Building the ICS-Enabled Platform Team
Platform teams must go beyond infrastructure abstraction and productivity enablement. They must own the delivery of security as a product.
This doesn’t mean platform engineers become security experts — it means they:
• Collaborate closely with security teams on templates, policy-as-code and feedback loops
• Integrate security scanning, threat modeling, and observability into the platform
• Treat AI-driven security tooling as core platform capabilities, not optional add-ons
• Enable self-service for compliance and security controls
With ICS, platform engineers help deliver security at scale, the same way they deliver Kubernetes clusters or CI/CD workflows.
The Path Forward: From Fragmented to Intelligent Security
SecOps was the first step. DevSecOps moved security left.
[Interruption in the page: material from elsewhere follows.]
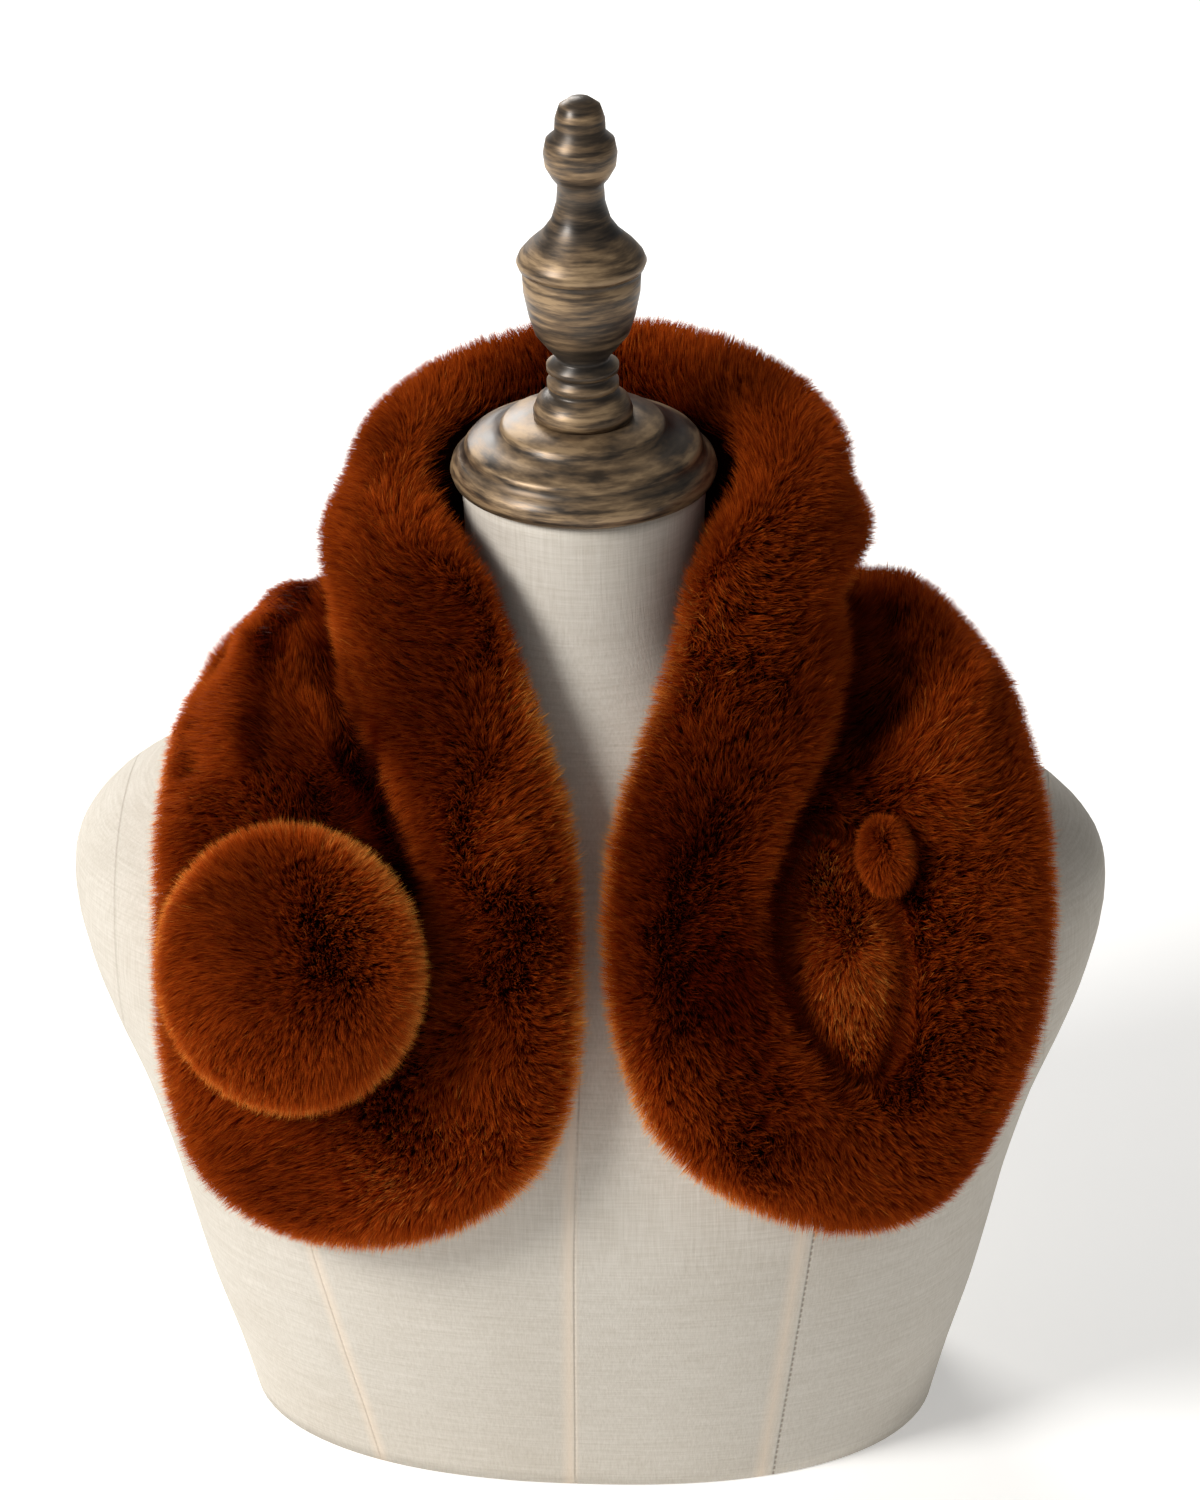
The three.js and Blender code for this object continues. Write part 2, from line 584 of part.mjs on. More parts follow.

But Intelligent Continuous Security, driven from the platform outward, is the only sustainable model for secure software delivery in the AI era.
Here’s what organizations can do today:
1. Evaluate your internal platform – Are security features baked in or bolted on?
2. Unify DevSecOps and SecOps tooling – Create single, AI-powered pipelines that span build to runtime.
3. Empower your platform team – Make security a first-class platform concern, and give developers golden paths they can trust.
4. Invest in observability and feedback – Use AI to close the loop from production to development.
5. Think from the platform outward – Secure defaults, smart automation and adaptive risk modeling should start at the platform level and scale with delivery.
In the end, ICS is not a tool—it’s a philosophy of secure software delivery. When it begins with the platform, everything else aligns: Speed, safety, and scale.